Yes, questions. My many, many questions. Questions that most of the time I’m afraid to admit to myself, let alone anyone else, because it seems “wrong” to question God. Not that I think God is insecure, that’s laughable, but because Christians can be when it comes to Him. Yet, there in my head and in my heart the questions beg me to wrestle and some days it feels like they’ve got me pinned.

Each day, I keep wrestling.

In the wrestling, some traditions (or traditional thought) that once seemed non-negotiable, now seem less important. These traditions have become, without me knowing it, idols in my life and God has begun dismantling them. My eyes have been set on them instead of Jesus, so as they fall and crumble, I have this feeling like my world is falling and crumbling around me.

Like the words from this old chorus* I begin to realize: “all the things I once held dear, built my life upon, all this world reveres and wants to own, all I once thought gain, I have counted loss, spent and worthless now, compared to this…knowing You Jesus.” For some of us, Christianity has been our world system and our pet beliefs have been our badge of honor and the things we fight for. Sadly, knowing and pursuing Jesus has taken some lesser priority or forgotten all together.

Our beliefs about Jesus should never overshadow simply knowing Him.

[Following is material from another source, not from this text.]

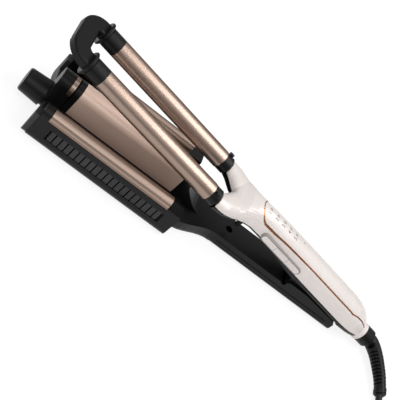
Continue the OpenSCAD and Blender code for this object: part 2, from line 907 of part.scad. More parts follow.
module cord_tie() {
    color(grey) translate(cord_shift + [coil_centre[0], coil_centre[1] + coil_r, coil_section])
        difference() {
            rod_x(-4, 4, 0, 0, coil_section + 0.9);
            rod_x(-5, 5, 0, 0, coil_section + 0.3);
            box([-5, -20, -20], [5, 20, 0.2 - coil_section]);
        }
}

module cord_tail() {
    color(black) translate(cord_shift) tube(tail_points, [for (p = tail_points) cord_d / 2]);
}

module plug_body() {
    color(black) translate(plug_at + cord_shift) rotate([-90, 0, 0]) {
        cylinder(h = 10, r1 = 4.4, r2 = 5.2);
        translate([0, 0, 10]) cylinder(h = plug_length - 14, r1 = 5.2, r2 = 6.7);
        translate([0, 0, plug_length - 6.5]) linear_extrude(6.5) racetrack(35.3, 13.4);
    }
}

module plug_pins() {
    color(steel) translate(plug_at + cord_shift) rotate([-90, 0, 0])
        for (s = [-1, 1]) translate([s * pin_spacing / 2, 0, plug_length])
            cylinder(h = pin_reach, r = 2);
}

// ---------- jaw ----------

// Outline of the jaw's cross-section up to the side barrels' seats
module jaw_section(inset = 0) {
    hw = jaw_hw - inset;
    r = jaw_corner - inset;
    union() {
        for (s = [-1, 1]) translate([s * (hw - r), jaw_corner]) circle(r = r);
        translate([-hw + r, inset]) square([2 * (hw - r), r]);
        translate([-hw, jaw_corner]) square([2 * hw, seat_z - jaw_corner + (inset > 0 ? 1 : 0)]);
    }
}

module valley_section(hw, z) {
    translate([-hw, z]) square([2 * hw, 60]);
}

slot_pitch = (vent_length - vent_end_w) / (slot_count - 1);

module jaw_shell() {
    color(black) lower() {
        difference() {
            along_x(-block_x, -jaw_root) difference() {
                jaw_section();
                jaw_section(jaw_wall);
                valley_section(jaw_hw - jaw_wall - 0.1, seat_z - 2);
            }
            box([-vent_root - vent_length, -jaw_hw - 1, slot_z],
                [-vent_root, jaw_hw + 1, slot_z + slot_height]);
        }
        difference() {
            along_x(-jaw_root - jaw_wall, -jaw_root) difference() {
                intersection() {
                    jaw_section();
                    translate([-jaw_hw, 0]) square([2 * jaw_hw, seat_z]);
                }
                valley_section(valley_hw, valley_z);
                translate([-wire_y - 6, floor_t]) square([2 * wire_y + 12, 9]);
            }
        }
    }
}

// Grille behind the jaw's window: upright ribs on a slotted backing
module vent(side) {
    out = jaw_hw - jaw_wall;
    x0 = -vent_root - vent_length + vent_end_w / 2;
    color(grey) lower() difference() {
        union() {
            translate([0, side * (out - vent_back / 2 - touch), 0])
                box([-vent_root - vent_length - vent_margin, -vent_back / 2, slot_z - vent_margin],
                    [-vent_root + vent_margin, vent_back / 2, slot_z + slot_height + vent_margin]);
            translate([0, side * (jaw_hw - vent_depth - jaw_wall / 2), 0])
                box([x0 + vent_end_w / 2, -jaw_wall / 2, slot_z + touch],
                    [-vent_root - vent_end_w, jaw_wall / 2, slot_z + slot_height - touch]);
        }
        for (i = [0 : slot_count - 1])
            translate([x0 + i * slot_pitch, side * out, slot_z + slot_height / 2])
                cube([slot_w, 4 * jaw_wall, slot_height - 2], center = true);
        for (i = [1 : slot_count - 2])
            translate([x0 + i * slot_pitch, side * (out + jaw_wall / 2), slot_z + slot_height / 2])
                cube([slot_w, jaw_wall, slot_height], center = true);
    }
}

module near_vent() {
    vent(-1);
}

module far_vent() {
    vent(1);
}

module jaw_deck() {
    x0 = -block_x + touch;
    x1 = -jaw_root - jaw_wall - touch;
    wall_in = valley_hw + 1.6;
    color(black) lower() difference() {
        union() {
            along_x(x0, x1) {
                both_sides() {
                    translate([slot_hw, valley_z - deck_t]) square([wall_in - slot_hw, deck_t]);
                    translate([valley_hw, valley_z - deck_t])
                        square([wall_in - valley_hw, seat_z - valley_z + deck_t]);
                    translate([valley_hw, seat_z - 1.8])
                        square([jaw_hw - jaw_wall - 0.2 - valley_hw, 1.8]);
                    translate([slot_hw, 9]) square([1.4, valley_z - 9]);
                    translate([valley_hw - 8, jaw_wall]) square([2, valley_z - deck_t - jaw_wall]);
                }
            }
            box([-centre_root + 0.4, -slot_hw - 1, valley_z - deck_t], [x1, slot_hw + 1, valley_z]);
            along_x(-centre_root + 0.4, x1) {
                translate([-centre_hw, valley_z]) square([2 * centre_hw, centre_z - valley_z]);
                translate([0, centre_z]) circle(r = centre_hw);
            }
        }
        // The root block behind the centre barrel slopes down towards the arm
        along_y(-30, 30) polygon([[-centre_root + 2.5, centre_z + centre_hw + 1],
            [-centre_root + 6, centre_z + 3.5], [x1 + touch, ramp_top], [x1 + 1, ramp_top], [x1 + 1, 60],
            [-centre_root + 2.5, 60]]);
        box([-centre_root - 1, -centre_hw + 1.6, 0], [x1 - 1.6, centre_hw - 1.6, centre_z - 8]);
    }
}

// The tip end cap with the tower that faces the centre barrel
module tip_block() {
    color(black) lower() difference() {
        union() {
            along_x(-jaw_tip, -block_x) difference() {
                union() {
                    jaw_section();
                    for (s = [-1, 1]) translate([s * side_y, side_z]) circle(r = side_r);
                    for (s = [-1, 1]) translate([s * side_y - side_r, seat_z - 1])
                        square([2 * side_r, side_z - seat_z + 1]);
                }
                valley_section(valley_hw, valley_z);
            }
            along_x(-tower_x, -tower_back) {
                translate([-centre_hw, valley_z - 4]) square([2 * centre_hw, centre_z - valley_z + 4]);
                translate([0, centre_z]) circle(r = centre_hw);
            }
            rod_x(-tower_x, -jaw_tip, 0, dial_z, dial_r - 1.8);
        }
        along_x(-tower_back - trim_w - 0.5, -tower_back - 0.4)
            trim_band(centre_hw + 1, centre_z - 2 - touch);
        rod_x(-tower_x - 1, -tower_back + 1, 0, dial_z, shaft_r + running_fit);
        rod_x(-block_x - 5, -block_x + 1, 0, dial_z, detent_r + 1);
        box([-tower_back - 13, -centre_hw + 1.6, valley_z + 4],
            [-tower_back + 1, centre_hw - 1.6, centre_z]);
        box([-block_x - 5, -1.6, dial_z], [-block_x + 1, 1.6, dial_z + 12]);
    }
}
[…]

So, white picket fences and boxes meant to contain God may be leveled to the ground, but my Foundation remains. Jesus remains. There will be a rebuilding that takes place, but it will never look like it did before. Actually, I’m not sure what it will look like. I’m just going to continue pursuing Jesus knowing He’ll take care of me in the process.

Remember, there is only one foundation, the one already laid: Jesus Christ.